# Your instructions
Give back exactly the lines that run from the line containing "cad_parts[node].hide_render = cad_parts[node].hide_viewport" through the end of the listing below. Leave out every other line.

--- start of Data shown ---

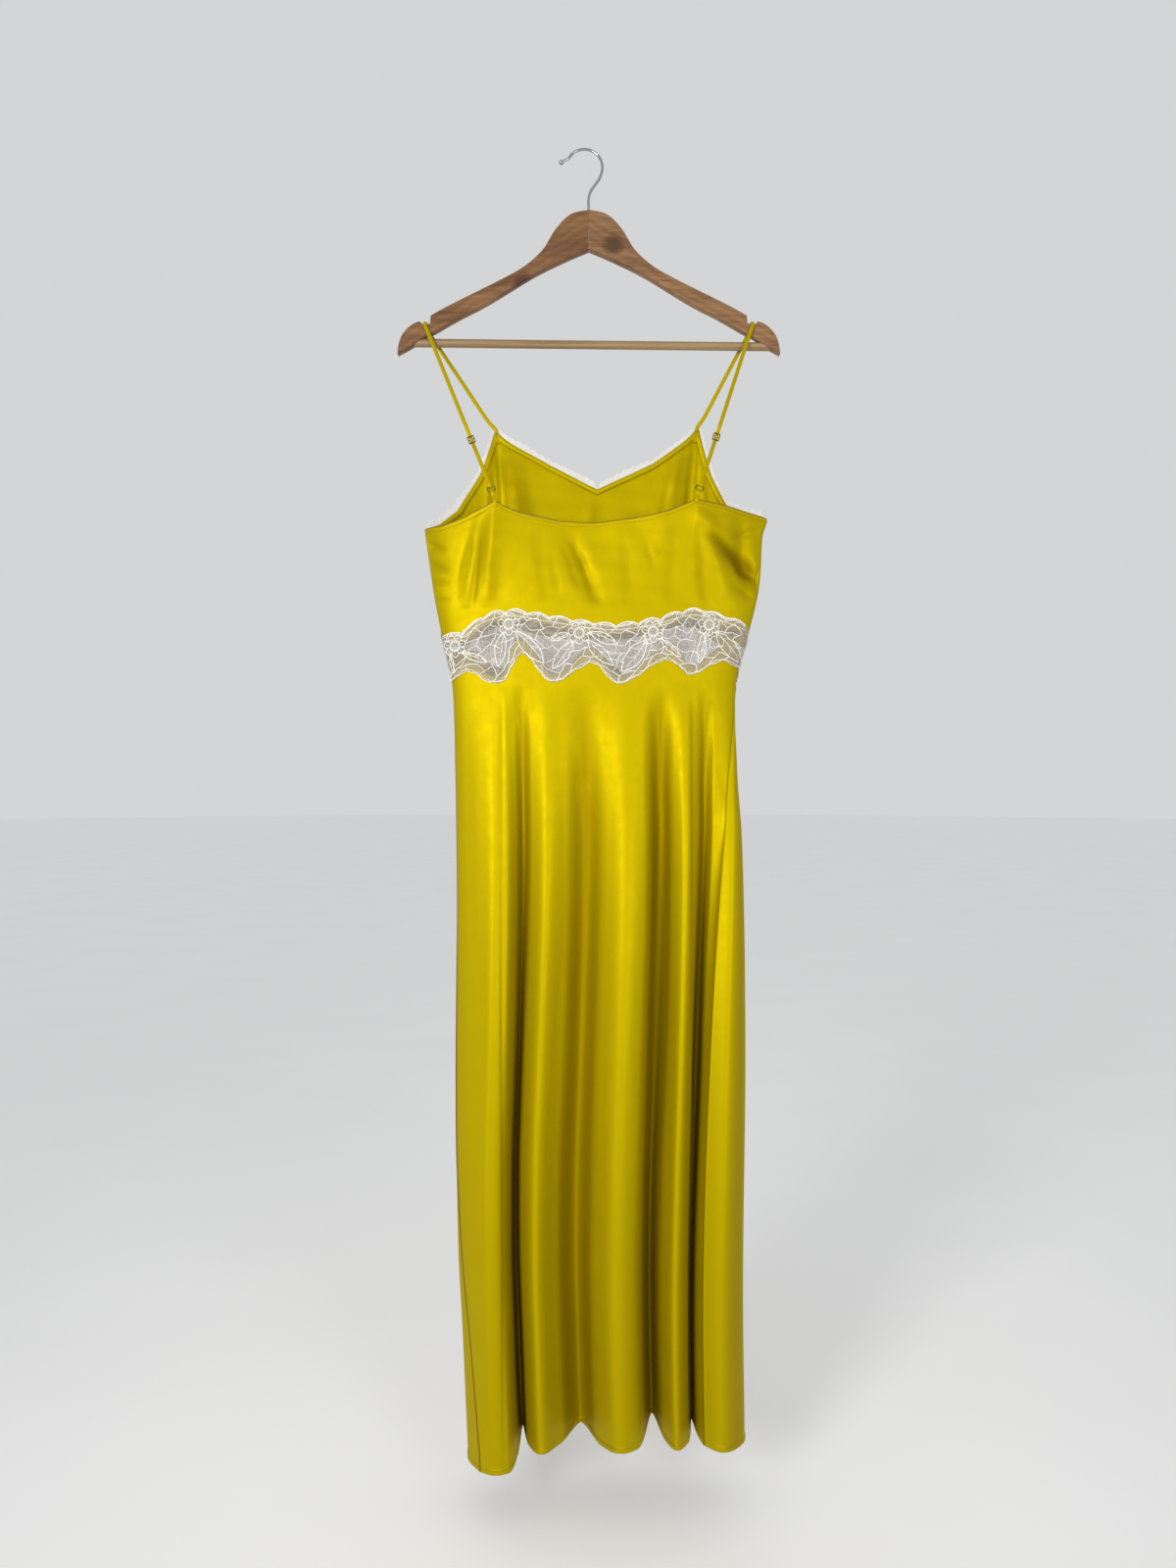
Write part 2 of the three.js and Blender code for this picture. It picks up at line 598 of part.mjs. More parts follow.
// Direction in the hanging plane that leads off the cloth, square to its edge
function offEdge(u) {
  const along = frontEdge(u + 0.01).sub(frontEdge(u - 0.01));
  return new THREE.Vector3(along.z, 0, -along.x).normalize();
}

// A corner of the edge: its point, and the mitre by which bands of any width meet there
function mitre(before, after) {
  const first = offEdge(before - 0.05);
  const second = offEdge(after + 0.05);
  const lean = first.clone().add(second).divideScalar(1 + first.dot(second));
  return { point: frontEdge((before + after) / 2), lean };
}

// A band along the front's edge: a facing inside, or the scalloped lace outside
function edgeBand(first, last, corners, inside) {
  const columns = Math.round((last - first) * EDGE_COLUMNS);
  const outer = [];
  const normals = [];
  for (let i = 0; i <= columns; i++) {
    const u = first + ((last - first) * i) / columns;
    const corner = i === 0 ? corners[0] : i === columns ? corners[1] : null;
    const along = frontEdge(Math.min(u + 0.02, last)).sub(frontEdge(Math.max(u - 0.02, first))).normalize();
    const side = i === 0 ? 1 : i === columns ? -1 : 0;
    const rise = EDGE_LACE_RISE + (i % 2 ? EDGE_LACE_SCALLOP : 0);
    const tip = side ? OFF_EDGE : rise;
    const reach = inside ? [-FACING_WIDTH, -OFF_EDGE] : [-EDGE_LACE_OVER, -OFF_EDGE, tip];
    const lift = inside ? -SATIN_WALL - FACING_OFF : LAID_ON + LACE_WALL;
    reach.forEach((distance, j) => {
      outer[j] ??= [];
      normals[j] ??= [];
      const mitred = corner && distance < -1;
      const start = mitred ? corner.point : frontEdge(u);
      const off = mitred ? corner.lean : offEdge(THREE.MathUtils.clamp(u, first + 0.02, last - 0.02));
      const place = start.clone().addScaledVector(off, distance).addScaledVector(along, side * SEAM_GAP);
      const { point, out } = frontAt(place.x, place.z);
      outer[j][i] = point.addScaledVector(out, lift);
      normals[j][i] = out;
    });
  }
  return wallGeometry(outer, normals, LACE_WALL);
}

const rightApex = mitre(APEXES.rightOuter, APEXES.rightInner);
const leftApex = mitre(APEXES.leftInner, APEXES.leftOuter);
const neckPoint = mitre(APEXES.neckPoint, APEXES.neckPoint);
const NECK_AND_ARMS = [
  ["armhole_right", 0.2, APEXES.rightOuter, [null, rightApex]],
  ["neck_right", APEXES.rightInner, APEXES.neckPoint, [rightApex, neckPoint]],
  ["neck_left", APEXES.neckPoint, APEXES.leftInner, [neckPoint, leftApex]],
  ["armhole_left", APEXES.leftOuter, FRONT_EDGE.length - 1.2, [leftApex, null]],
];
for (const [name, first, last, corners] of NECK_AND_ARMS) {
  addMesh("facing_" + name, edgeBand(first, last, corners, true), COLOURS.satin, 0.4);
  addMesh("lace_" + name, edgeBand(first, last, corners, false), COLOURS.lace, 0.8);
}

// Tube of round sections along a path in the XZ plane, with a radius for each point
function planarTube(points, radii, sides) {
  const positions = [];
  const index = [];
  const across = new THREE.Vector3(0, 1, 0);
  points.forEach((point, i) => {
    const before = points[Math.max(i - 1, 0)];
    const after = points[Math.min(i + 1, points.length - 1)];
    const along = after.clone().sub(before).normalize();
    const up = new THREE.Vector3().crossVectors(along, across);
    for (let k = 0; k < sides; k++) {
      const angle = (2 * Math.PI * k) / sides;
      const p = point.clone();
      p.addScaledVector(up, radii[i] * Math.cos(angle)).addScaledVector(across, radii[i] * Math.sin(angle));
      positions.push(p.x, p.y, p.z);
    }
  });
  for (let i = 0; i + 1 < points.length; i++) {
    for (let k = 0; k < sides; k++) {
      const next = (k + 1) % sides;
      const a = i * sides;
      const b = a + sides;
      index.push(a + k, a + next, b + next, a + k, b + next, b + k);
    }
  }
  const last = (points.length - 1) * sides;
  for (let k = 1; k + 1 < sides; k++) index.push(0, k + 1, k, last, last + k, last + k + 1);
  return facingOut(positions, index);
}

// Hook: a straight foot in the wood, an S bend, the round of the hook and a ball at its tip
function hookGeometry() {
  const round = spaced(-10, 150, 10).map((degrees) => {
    const angle = THREE.MathUtils.degToRad(degrees);
    return [HOOK.centreX + HOOK.radius * Math.cos(angle), HOOK.centreZ + HOOK.radius * Math.sin(angle)];
  });
  const bend = [[0, HOOK.foot], [0, -72], [0, -54], [2.6, -46], [8, -38.2], [12.8, -31]];
  const route = [...bend, ...round, [HOOK.tipX, HOOK.tipZ]];
  const curve = new THREE.CatmullRomCurve3(route.map(([x, z]) => new THREE.Vector3(x, 0, z)));
  const steps = 28;
  const points = curve.getSpacedPoints(steps);
  const radii = points.map(() => HOOK.wire);
  const tip = points[steps].clone();
  const along = points[steps].clone().sub(points[steps - 1]).normalize();
  for (const share of [-0.4, 0.1, 0.6, 0.92]) {
    points.push(tip.clone().addScaledVector(along, (share + 0.8) * HOOK.ball));
    radii.push(HOOK.ball * Math.sqrt(1 - share * share));
  }
  return planarTube(points, radii, 8);
}

// Arms: one outline, mirrored, with bores for the bar and the hook's foot
function armGeometry(side) {
  const shape = new THREE.Shape(
    [...ARM_TOP, ...ARM_FOOT].map(([x, z]) => new THREE.Vector2(side * x, z)),
  );
  const depth = HANGER_THICKNESS - 2 * ARM_BEVEL;
  const arm = new THREE.ExtrudeGeometry(shape, {
    depth, bevelThickness: ARM_BEVEL, bevelSize: ARM_BEVEL, bevelOffset: -ARM_BEVEL, bevelSegments: 1,
  });
  arm.rotateX(Math.PI / 2);
  arm.translate(0, depth / 2, 0);
  const foot = new THREE.CylinderGeometry(HOOK.wire + SEAM_GAP, HOOK.wire + SEAM_GAP, 40, 8);
  foot.rotateX(Math.PI / 2);
  foot.translate(0, 0, HOOK.foot - SEAM_GAP + 20);
  const solid = solidOf(arm).subtract(solidOf(barGeometry(SEAM_GAP))).subtract(solidOf(foot));
  return geometryOf(solid);
}

function barGeometry(extra) {
  const length = BAR.right - BAR.left + 2 * extra;
  const radius = BAR.radius + extra;
  const bar = new THREE.CylinderGeometry(radius, radius, length, 12);
  const drop = Math.atan2(BAR.rightZ - BAR.leftZ, BAR.right - BAR.left);
  bar.rotateZ(Math.PI / 2);
  bar.rotateY(-drop);
  bar.translate((BAR.left + BAR.right) / 2, 0, (BAR.leftZ + BAR.rightZ) / 2);
  return bar;
}

addMesh("hanger_arm_left", armGeometry(-1), COLOURS.wood, 0.5);
addMesh("hanger_arm_right", armGeometry(1), COLOURS.wood, 0.5);
addMesh("hanger_bar", barGeometry(0), COLOURS.bar, 0.6);
addMesh("hanger_hook", hookGeometry(), COLOURS.chrome, 0.2, 1);

// Ribbon of a flat section along a route of points, each with the direction of the ribbon's width
function ribbonGeometry(route) {
  const positions = [];
  const index = [];
  const last = route.length - 1;
  route.forEach(([point, width], i) => {
    const along = route[Math.min(i + 1, last)][0].clone().sub(route[Math.max(i - 1, 0)][0]).normalize();
    const wide = width.clone().addScaledVector(along, -along.dot(width)).normalize();
    const thick = new THREE.Vector3().crossVectors(along, wide);
    for (const [a, b] of [[-1, -1], [1, -1], [1, 1], [-1, 1]]) {
      const corner = point.clone();
      corner.addScaledVector(wide, (a * STRAP_WIDTH) / 2).addScaledVector(thick, (b * STRAP_WALL) / 2);
      positions.push(corner.x, corner.y, corner.z);
    }
  });
  for (let i = 0; i < last; i++) {
    for (let k = 0; k < 4; k++) {
      const next = (k + 1) % 4;
      index.push(4 * i + k, 4 * i + next, 4 * i + 4 + next, 4 * i + k, 4 * i + 4 + next, 4 * i + 4 + k);
    }
  }
  const end = 4 * last;
  index.push(0, 2, 1, 0, 3, 2, end, end + 1, end + 2, end, end + 2, end + 3);
  return facingOut(positions, index);
}

// Placing of a flat fitting: across and along it, and its middle
function setFlat(geometry, across, along, middle) {
  const normal = new THREE.Vector3().crossVectors(across, along);
  const placing = new THREE.Matrix4().makeBasis(across, along, normal).setPosition(middle);
  return geometry.applyMatrix4(placing);
}

// Slider: three bars in a frame, across the strap
function sliderGeometry() {
  const frame = new THREE.Shape();
  const side = SLIDER.wide / 2;
  const end = SLIDER.high / 2;
  frame.moveTo(-side, -end).lineTo(side, -end).lineTo(side, end).lineTo(-side, end);
  const inner = side - SLIDER.bar;
  for (const z of [SLIDER.bar / 2, -SLIDER.bar / 2 - SLIDER.slot]) {
    const slot = new THREE.Path();
    slot.moveTo(-inner, z).lineTo(-inner, z + SLIDER.slot).lineTo(inner, z + SLIDER.slot).lineTo(inner, z);
    frame.holes.push(slot);
  }
  const slider = new THREE.ExtrudeGeometry(frame, { depth: SLIDER.bar, bevelEnabled: false });
  return slider.translate(0, 0, -SLIDER.bar / 2);
}

// One shoulder: the strap over the hanger's notch, its slider, its ring and the loop on the back
function addShoulder(side, strap, apex) {
  const ring = new THREE.Vector3(...strap.ring);
  const half = HANGER_THICKNESS / 2;
  const crossing = (y, z) => new THREE.Vector3(strap.notch, y, z);
  const level = new THREE.Vector3(1, 0, 0);
  const nearNotch = crossing(-half - OFF_NOTCH, NOTCH_FLOOR - BELOW_NOTCH);
  const farNotch = crossing(half + OFF_NOTCH, NOTCH_FLOOR - BELOW_NOTCH);
  const along = nearNotch.clone().sub(ring);
  const length = along.length();
  along.normalize();
  const near = new THREE.Vector3(along.z, 0, -along.x).normalize();
  const back = new THREE.Vector3().crossVectors(along, near).normalize();
  const alongFar = farNotch.clone().sub(apex).normalize();
  const far = new THREE.Vector3(alongFar.z, 0, -alongFar.x).normalize();

  // A point of the near run: up it from the ring's middle, and behind (+) or before (-) it
  const onRun = (distance, depth) => {
    return ring.clone().addScaledVector(along, distance).addScaledVector(back, depth);
  };
  const bar = RING_RADIUS;
  const over = NOTCH_FLOOR + OVER_NOTCH;
  const slot = SLIDER.slot + SLIDER.bar;
  const route = [
    [apex.clone().add(new THREE.Vector3(0, -SATIN_WALL / 2, SEAM_GAP)), level],
    [apex.clone().add(new THREE.Vector3(0, -SATIN_WALL / 2, 3)), level],
    [apex.clone().lerp(farNotch, 0.12), far],
    [apex.clone().lerp(farNotch, 0.5), far],
    [apex.clone().lerp(farNotch, 0.9), far],
    [farNotch, level],
    [crossing(half + 0.9, over - 0.7), level],
    [crossing(half - 1.4, over), level],
    [crossing(0, over), level],
    [crossing(1.4 - half, over), level],
    [crossing(-half - 0.9, over - 0.7), level],
    [nearNotch, level],
    [onRun(length * 0.9, 0), near],
    [onRun(strap.slider + 14, 0), near],
    [onRun(strap.slider + slot, FIT), near],
    [onRun(strap.slider, -FIT), near],
    [onRun(strap.slider - slot, FIT), near],
    [onRun(strap.slider - 14, 0), near],
    [onRun(strap.slider * 0.4, -0.8), near],
    [onRun(bar + 3, -FIT), near],
    [onRun(bar, -FIT), near],
    [onRun(bar - 1.6, -1.2), near],
    [onRun(bar - IN_RING, 0), near],
    [onRun(bar - 1.6, 1.2), near],
    [onRun(bar, FIT), near],
    [onRun(bar + 3, FIT), near],
    [onRun(strap.slider * 0.4, 1.4), near],
    [onRun(strap.slider - 14, 2), near],
    [onRun(strap.slider - slot, FIT + STRAP_WALL + 2 * SEAM_GAP), near],
    [onRun(strap.slider + 1, FIT + STRAP_WALL), near],
  ];
  addMesh("strap_" + side, ribbonGeometry(route), COLOURS.satin, 0.4);
  const slider = setFlat(sliderGeometry(), near, along, onRun(strap.slider, 0));
  addMesh("slider_" + side, slider, COLOURS.brass, 0.35, 1);
  const torus = new THREE.TorusGeometry(RING_RADIUS, RING_WIRE, 6, 14);
  addMesh("ring_" + side, setFlat(torus, near, along, ring), COLOURS.brass, 0.35, 1);

  // Loop round the ring's lower bar, its ends on both faces of the back's apex
  const foot = new THREE.Vector3(...strap.apex);
  const lower = onRun(-bar, 0);
  const up = lower.clone().sub(foot).setY(0).normalize();
  const loopAcross = new THREE.Vector3(up.z, 0, -up.x);
  const onLoop = (rise, depth) => lower.clone().addScaledVector(up, rise).add(new THREE.Vector3(0, depth, 0));
  const tail = foot.clone().addScaledVector(up, -LOOP_TAIL);
  const before = new THREE.Vector3(0, -LAID_ON - STRAP_WALL / 2, 0);
  const behind = new THREE.Vector3(0, SATIN_WALL + LAID_ON + STRAP_WALL / 2, 0);
  const loop = [
    tail.clone().add(before), foot.clone().add(before), onLoop(-3, -FIT), onLoop(0, -FIT), onLoop(1.6, -1.2),
    onLoop(LOOP_IN_RING, 0), onLoop(1.6, 1.2), onLoop(0, FIT), onLoop(-3, FIT), foot.clone().add(behind),
    tail.clone().add(behind),
  ];
  const ribbon = ribbonGeometry(loop.map((point) => [point, loopAcross]));
  addMesh("strap_loop_" + side, ribbon, COLOURS.satin, 0.4);
}

function apexOf(outer, inner) {
  return frontEdge((outer + inner) / 2);
}

addShoulder("left", LEFT_STRAP, apexOf(APEXES.leftOuter, APEXES.leftInner));
addShoulder("right", RIGHT_STRAP, apexOf(APEXES.rightOuter, APEXES.rightInner));

export default group;
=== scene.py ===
# A yellow satin slip dress with a lace waist, hung by its straps on a wooden hanger, its back to the camera.
# Laid out as an add-on and run as a script. Tables and lengths are in millimetres until a mesh is made.
import math

import bmesh
import bpy
import numpy as np
from bpy.props import FloatProperty, FloatVectorProperty, IntProperty, PointerProperty
from mathutils import Euler, Matrix, Vector


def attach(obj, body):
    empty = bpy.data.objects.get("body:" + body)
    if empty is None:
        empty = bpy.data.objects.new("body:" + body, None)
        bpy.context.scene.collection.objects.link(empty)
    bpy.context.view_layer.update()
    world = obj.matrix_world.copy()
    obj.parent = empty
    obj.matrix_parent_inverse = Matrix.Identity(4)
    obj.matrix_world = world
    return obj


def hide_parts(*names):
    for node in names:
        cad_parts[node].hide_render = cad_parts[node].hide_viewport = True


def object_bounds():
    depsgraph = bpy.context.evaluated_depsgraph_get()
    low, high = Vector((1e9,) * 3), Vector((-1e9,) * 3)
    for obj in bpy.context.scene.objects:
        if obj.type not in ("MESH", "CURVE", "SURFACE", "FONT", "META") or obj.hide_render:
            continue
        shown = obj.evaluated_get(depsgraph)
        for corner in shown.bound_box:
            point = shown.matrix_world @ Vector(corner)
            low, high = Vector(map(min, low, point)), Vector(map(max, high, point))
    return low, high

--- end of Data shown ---

# Exercise solution
        cad_parts[node].hide_render = cad_parts[node].hide_viewport = True


def object_bounds():
    depsgraph = bpy.context.evaluated_depsgraph_get()
    low, high = Vector((1e9,) * 3), Vector((-1e9,) * 3)
    for obj in bpy.context.scene.objects:
        if obj.type not in ("MESH", "CURVE", "SURFACE", "FONT", "META") or obj.hide_render:
            continue
        shown = obj.evaluated_get(depsgraph)
        for corner in shown.bound_box:
            point = shown.matrix_world @ Vector(corner)
            low, high = Vector(map(min, low, point)), Vector(map(max, high, point))
    return low, high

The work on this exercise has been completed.